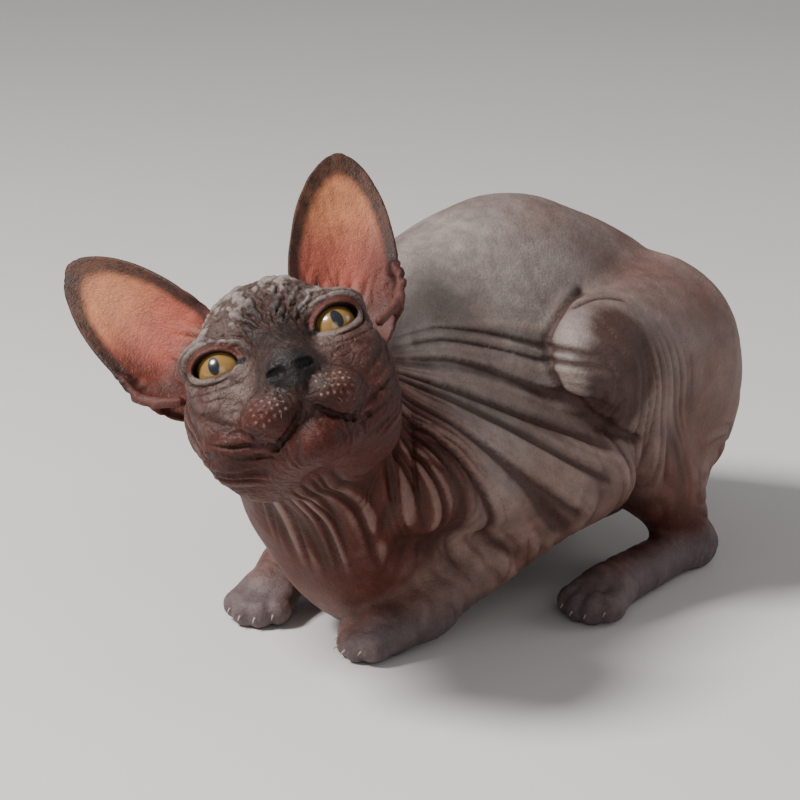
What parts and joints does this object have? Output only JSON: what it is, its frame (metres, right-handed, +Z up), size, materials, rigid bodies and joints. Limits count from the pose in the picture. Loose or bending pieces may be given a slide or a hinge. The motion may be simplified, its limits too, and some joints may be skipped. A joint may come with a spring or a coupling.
{
  "type": "sphynx cat",
  "caption": "Life-size still model of a hairless sphynx cat, crouched on its belly with the head raised and turned to its left.",
  "frame": {"origin": "on the floor, midway along and across the cat's bounding box", "axes": "+Z up, the cat faces -X, and its left side is towards -Y"},
  "size_m": [0.3621, 0.1877, 0.2056],
  "materials": {
    "skin_back": "matt, warm grey-taupe wrinkled skin",
    "skin_warm": "matt, reddish-brown wrinkled skin",
    "skin_mask": "matt, dark charcoal-brown face skin",
    "skin_ear": "matt, terracotta ear skin with a dark rim",
    "skin_paw": "matt, blue-grey paw skin",
    "eye_amber": "glossy amber eye with a dark pupil"
  },
  "bodies": {
    "root": {"head": "skin_mask", "neck": "skin_warm", "torso": "skin_back", "ear_left": "skin_ear", "eye_left": "eye_amber", "upper_foreleg_left": "skin_back", "forearm_left": "skin_warm", "forepaw_left": "skin_paw", "thigh_left": "skin_back", "hind_foot_left": "skin_paw", "hind_toes_left": "skin_paw", "ear_right": "skin_ear", "eye_right": "eye_amber", "upper_foreleg_right": "skin_back", "forearm_right": "skin_warm", "forepaw_right": "skin_paw", "thigh_right": "skin_back", "hind_foot_right": "skin_paw", "hind_toes_right": "skin_paw", "tail_base": "skin_warm", "tail_middle": "skin_warm", "tail_tip": "skin_warm"}
  },
  "joints": []
}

· · · · · · ·

### TASK OBJECTIVE
Extract each line holding the string "joints".

### WRITTEN SOLUTION
What parts and joints does this object have? Output only JSON: what it is, its frame (metres, right-handed, +Z up), size, materials, rigid bodies and joints. Limits count from the pose in the picture. Loose or bending pieces may be given a slide or a hinge. The motion may be simplified, its limits too, and some joints may be skipped. A joint may come with a spring or a coupling.
  "joints": []